▸ Dataset extract
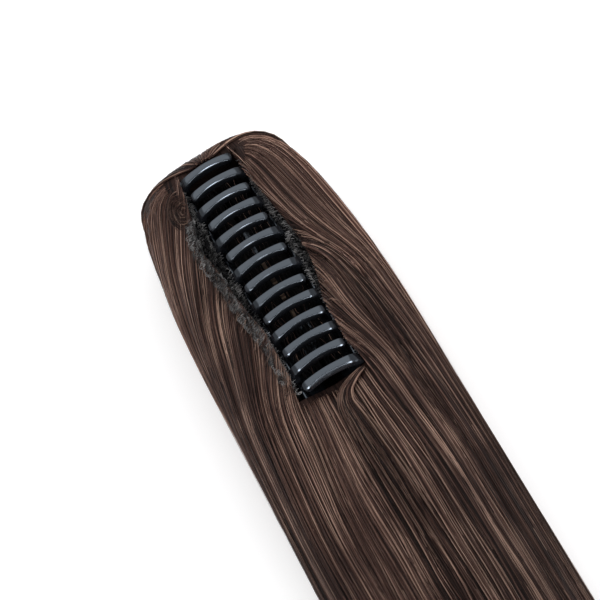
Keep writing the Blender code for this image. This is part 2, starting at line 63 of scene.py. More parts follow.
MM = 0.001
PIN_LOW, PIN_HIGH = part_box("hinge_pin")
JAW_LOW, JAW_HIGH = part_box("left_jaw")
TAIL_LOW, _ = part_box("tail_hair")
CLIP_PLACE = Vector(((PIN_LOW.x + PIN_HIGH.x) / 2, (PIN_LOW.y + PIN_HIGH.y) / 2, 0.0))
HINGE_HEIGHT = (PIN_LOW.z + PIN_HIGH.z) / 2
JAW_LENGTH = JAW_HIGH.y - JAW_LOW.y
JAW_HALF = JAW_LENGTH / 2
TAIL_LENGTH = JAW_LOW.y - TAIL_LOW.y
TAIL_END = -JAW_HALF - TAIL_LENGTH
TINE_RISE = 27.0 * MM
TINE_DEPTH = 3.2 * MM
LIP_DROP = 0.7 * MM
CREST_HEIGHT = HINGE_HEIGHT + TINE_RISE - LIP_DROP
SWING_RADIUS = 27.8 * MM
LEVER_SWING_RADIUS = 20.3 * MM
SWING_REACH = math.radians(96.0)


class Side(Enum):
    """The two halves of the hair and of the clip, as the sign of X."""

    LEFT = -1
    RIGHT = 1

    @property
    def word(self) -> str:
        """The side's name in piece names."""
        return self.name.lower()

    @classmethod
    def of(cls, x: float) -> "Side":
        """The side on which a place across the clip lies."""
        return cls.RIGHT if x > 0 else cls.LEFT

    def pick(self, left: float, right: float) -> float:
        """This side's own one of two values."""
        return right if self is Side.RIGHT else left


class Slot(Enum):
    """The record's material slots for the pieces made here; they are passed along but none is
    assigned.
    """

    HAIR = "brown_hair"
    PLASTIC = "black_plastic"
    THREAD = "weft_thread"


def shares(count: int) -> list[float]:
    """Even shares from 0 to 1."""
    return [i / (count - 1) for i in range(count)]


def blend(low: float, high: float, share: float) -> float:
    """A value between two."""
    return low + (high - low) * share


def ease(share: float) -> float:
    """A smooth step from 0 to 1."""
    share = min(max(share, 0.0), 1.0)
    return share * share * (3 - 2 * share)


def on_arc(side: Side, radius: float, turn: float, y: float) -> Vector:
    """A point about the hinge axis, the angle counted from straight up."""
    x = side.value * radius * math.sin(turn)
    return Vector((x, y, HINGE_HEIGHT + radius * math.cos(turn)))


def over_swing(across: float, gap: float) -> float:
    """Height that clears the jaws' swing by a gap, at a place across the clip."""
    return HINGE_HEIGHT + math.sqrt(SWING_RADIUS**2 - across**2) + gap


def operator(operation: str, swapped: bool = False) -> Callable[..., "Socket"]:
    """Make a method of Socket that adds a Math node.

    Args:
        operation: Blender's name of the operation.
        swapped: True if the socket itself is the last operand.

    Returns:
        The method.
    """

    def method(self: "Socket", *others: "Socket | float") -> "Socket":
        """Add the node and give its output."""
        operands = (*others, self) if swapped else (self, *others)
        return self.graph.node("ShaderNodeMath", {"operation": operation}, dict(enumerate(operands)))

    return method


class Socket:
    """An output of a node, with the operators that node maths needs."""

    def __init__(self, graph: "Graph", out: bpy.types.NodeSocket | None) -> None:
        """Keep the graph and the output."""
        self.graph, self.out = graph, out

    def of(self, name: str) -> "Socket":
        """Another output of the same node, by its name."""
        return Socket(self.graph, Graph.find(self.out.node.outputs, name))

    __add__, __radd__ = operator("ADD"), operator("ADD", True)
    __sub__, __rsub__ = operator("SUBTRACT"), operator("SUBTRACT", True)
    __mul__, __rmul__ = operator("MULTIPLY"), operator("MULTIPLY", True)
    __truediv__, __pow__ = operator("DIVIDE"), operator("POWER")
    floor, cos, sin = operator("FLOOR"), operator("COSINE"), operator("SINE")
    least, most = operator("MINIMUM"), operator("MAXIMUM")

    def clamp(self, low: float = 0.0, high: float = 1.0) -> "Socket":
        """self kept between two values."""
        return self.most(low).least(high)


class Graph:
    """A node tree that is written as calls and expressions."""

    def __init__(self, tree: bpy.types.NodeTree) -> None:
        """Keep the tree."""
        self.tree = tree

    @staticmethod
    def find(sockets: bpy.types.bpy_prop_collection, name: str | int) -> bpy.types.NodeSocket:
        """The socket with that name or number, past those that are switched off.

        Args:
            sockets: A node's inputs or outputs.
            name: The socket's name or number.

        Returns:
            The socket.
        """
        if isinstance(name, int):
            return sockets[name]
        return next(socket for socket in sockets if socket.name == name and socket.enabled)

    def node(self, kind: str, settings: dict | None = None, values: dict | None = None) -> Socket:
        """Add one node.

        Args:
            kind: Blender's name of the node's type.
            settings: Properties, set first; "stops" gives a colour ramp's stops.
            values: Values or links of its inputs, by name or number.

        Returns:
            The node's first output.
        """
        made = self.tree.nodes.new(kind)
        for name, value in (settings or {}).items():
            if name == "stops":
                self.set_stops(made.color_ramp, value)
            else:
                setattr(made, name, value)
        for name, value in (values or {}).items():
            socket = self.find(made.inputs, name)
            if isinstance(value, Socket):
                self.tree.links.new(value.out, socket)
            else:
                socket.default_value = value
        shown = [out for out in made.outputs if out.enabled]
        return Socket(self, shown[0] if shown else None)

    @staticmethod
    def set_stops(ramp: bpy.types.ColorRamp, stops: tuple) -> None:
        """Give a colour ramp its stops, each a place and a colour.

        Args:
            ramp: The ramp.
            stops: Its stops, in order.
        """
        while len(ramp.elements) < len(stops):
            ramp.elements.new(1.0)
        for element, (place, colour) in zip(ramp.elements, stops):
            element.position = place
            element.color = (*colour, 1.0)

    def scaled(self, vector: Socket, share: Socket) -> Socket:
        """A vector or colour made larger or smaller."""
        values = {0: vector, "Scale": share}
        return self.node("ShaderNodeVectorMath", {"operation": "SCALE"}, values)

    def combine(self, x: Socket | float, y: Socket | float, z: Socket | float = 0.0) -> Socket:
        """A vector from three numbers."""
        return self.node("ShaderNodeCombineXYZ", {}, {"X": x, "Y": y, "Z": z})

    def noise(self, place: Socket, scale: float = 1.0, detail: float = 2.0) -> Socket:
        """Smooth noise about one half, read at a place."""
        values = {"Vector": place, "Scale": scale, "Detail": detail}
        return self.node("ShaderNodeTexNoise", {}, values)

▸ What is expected
Exactly reproduce the material above.

▸ Finished answer
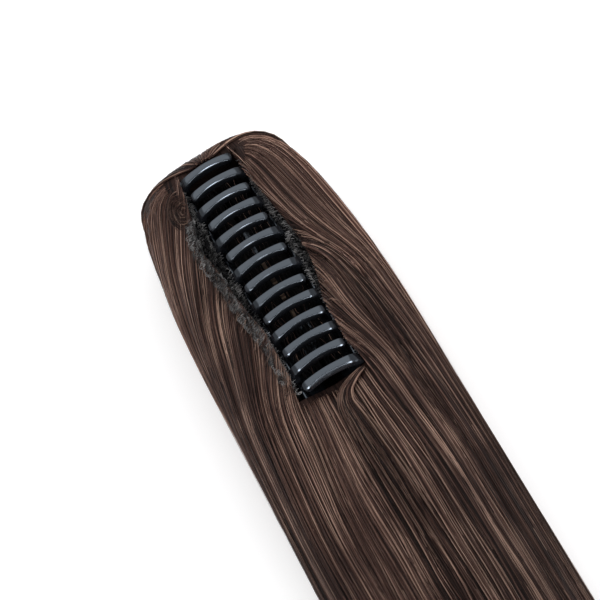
Keep writing the Blender code for this image. This is part 2, starting at line 63 of scene.py. More parts follow.
MM = 0.001
PIN_LOW, PIN_HIGH = part_box("hinge_pin")
JAW_LOW, JAW_HIGH = part_box("left_jaw")
TAIL_LOW, _ = part_box("tail_hair")
CLIP_PLACE = Vector(((PIN_LOW.x + PIN_HIGH.x) / 2, (PIN_LOW.y + PIN_HIGH.y) / 2, 0.0))
HINGE_HEIGHT = (PIN_LOW.z + PIN_HIGH.z) / 2
JAW_LENGTH = JAW_HIGH.y - JAW_LOW.y
JAW_HALF = JAW_LENGTH / 2
TAIL_LENGTH = JAW_LOW.y - TAIL_LOW.y
TAIL_END = -JAW_HALF - TAIL_LENGTH
TINE_RISE = 27.0 * MM
TINE_DEPTH = 3.2 * MM
LIP_DROP = 0.7 * MM
CREST_HEIGHT = HINGE_HEIGHT + TINE_RISE - LIP_DROP
SWING_RADIUS = 27.8 * MM
LEVER_SWING_RADIUS = 20.3 * MM
SWING_REACH = math.radians(96.0)


class Side(Enum):
    """The two halves of the hair and of the clip, as the sign of X."""

    LEFT = -1
    RIGHT = 1

    @property
    def word(self) -> str:
        """The side's name in piece names."""
        return self.name.lower()

    @classmethod
    def of(cls, x: float) -> "Side":
        """The side on which a place across the clip lies."""
        return cls.RIGHT if x > 0 else cls.LEFT

    def pick(self, left: float, right: float) -> float:
        """This side's own one of two values."""
        return right if self is Side.RIGHT else left


class Slot(Enum):
    """The record's material slots for the pieces made here; they are passed along but none is
    assigned.
    """

    HAIR = "brown_hair"
    PLASTIC = "black_plastic"
    THREAD = "weft_thread"


def shares(count: int) -> list[float]:
    """Even shares from 0 to 1."""
    return [i / (count - 1) for i in range(count)]


def blend(low: float, high: float, share: float) -> float:
    """A value between two."""
    return low + (high - low) * share


def ease(share: float) -> float:
    """A smooth step from 0 to 1."""
    share = min(max(share, 0.0), 1.0)
    return share * share * (3 - 2 * share)


def on_arc(side: Side, radius: float, turn: float, y: float) -> Vector:
    """A point about the hinge axis, the angle counted from straight up."""
    x = side.value * radius * math.sin(turn)
    return Vector((x, y, HINGE_HEIGHT + radius * math.cos(turn)))


def over_swing(across: float, gap: float) -> float:
    """Height that clears the jaws' swing by a gap, at a place across the clip."""
    return HINGE_HEIGHT + math.sqrt(SWING_RADIUS**2 - across**2) + gap


def operator(operation: str, swapped: bool = False) -> Callable[..., "Socket"]:
    """Make a method of Socket that adds a Math node.

    Args:
        operation: Blender's name of the operation.
        swapped: True if the socket itself is the last operand.

    Returns:
        The method.
    """

    def method(self: "Socket", *others: "Socket | float") -> "Socket":
        """Add the node and give its output."""
        operands = (*others, self) if swapped else (self, *others)
        return self.graph.node("ShaderNodeMath", {"operation": operation}, dict(enumerate(operands)))

    return method


class Socket:
    """An output of a node, with the operators that node maths needs."""

    def __init__(self, graph: "Graph", out: bpy.types.NodeSocket | None) -> None:
        """Keep the graph and the output."""
        self.graph, self.out = graph, out

    def of(self, name: str) -> "Socket":
        """Another output of the same node, by its name."""
        return Socket(self.graph, Graph.find(self.out.node.outputs, name))

    __add__, __radd__ = operator("ADD"), operator("ADD", True)
    __sub__, __rsub__ = operator("SUBTRACT"), operator("SUBTRACT", True)
    __mul__, __rmul__ = operator("MULTIPLY"), operator("MULTIPLY", True)
    __truediv__, __pow__ = operator("DIVIDE"), operator("POWER")
    floor, cos, sin = operator("FLOOR"), operator("COSINE"), operator("SINE")
    least, most = operator("MINIMUM"), operator("MAXIMUM")

    def clamp(self, low: float = 0.0, high: float = 1.0) -> "Socket":
        """self kept between two values."""
        return self.most(low).least(high)


class Graph:
    """A node tree that is written as calls and expressions."""

    def __init__(self, tree: bpy.types.NodeTree) -> None:
        """Keep the tree."""
        self.tree = tree

    @staticmethod
    def find(sockets: bpy.types.bpy_prop_collection, name: str | int) -> bpy.types.NodeSocket:
        """The socket with that name or number, past those that are switched off.

        Args:
            sockets: A node's inputs or outputs.
            name: The socket's name or number.

        Returns:
            The socket.
        """
        if isinstance(name, int):
            return sockets[name]
        return next(socket for socket in sockets if socket.name == name and socket.enabled)

    def node(self, kind: str, settings: dict | None = None, values: dict | None = None) -> Socket:
        """Add one node.

        Args:
            kind: Blender's name of the node's type.
            settings: Properties, set first; "stops" gives a colour ramp's stops.
            values: Values or links of its inputs, by name or number.

        Returns:
            The node's first output.
        """
        made = self.tree.nodes.new(kind)
        for name, value in (settings or {}).items():
            if name == "stops":
                self.set_stops(made.color_ramp, value)
            else:
                setattr(made, name, value)
        for name, value in (values or {}).items():
            socket = self.find(made.inputs, name)
            if isinstance(value, Socket):
                self.tree.links.new(value.out, socket)
            else:
                socket.default_value = value
        shown = [out for out in made.outputs if out.enabled]
        return Socket(self, shown[0] if shown else None)

    @staticmethod
    def set_stops(ramp: bpy.types.ColorRamp, stops: tuple) -> None:
        """Give a colour ramp its stops, each a place and a colour.

        Args:
            ramp: The ramp.
            stops: Its stops, in order.
        """
        while len(ramp.elements) < len(stops):
            ramp.elements.new(1.0)
        for element, (place, colour) in zip(ramp.elements, stops):
            element.position = place
            element.color = (*colour, 1.0)

    def scaled(self, vector: Socket, share: Socket) -> Socket:
        """A vector or colour made larger or smaller."""
        values = {0: vector, "Scale": share}
        return self.node("ShaderNodeVectorMath", {"operation": "SCALE"}, values)

    def combine(self, x: Socket | float, y: Socket | float, z: Socket | float = 0.0) -> Socket:
        """A vector from three numbers."""
        return self.node("ShaderNodeCombineXYZ", {}, {"X": x, "Y": y, "Z": z})

    def noise(self, place: Socket, scale: float = 1.0, detail: float = 2.0) -> Socket:
        """Smooth noise about one half, read at a place."""
        values = {"Vector": place, "Scale": scale, "Detail": detail}
        return self.node("ShaderNodeTexNoise", {}, values)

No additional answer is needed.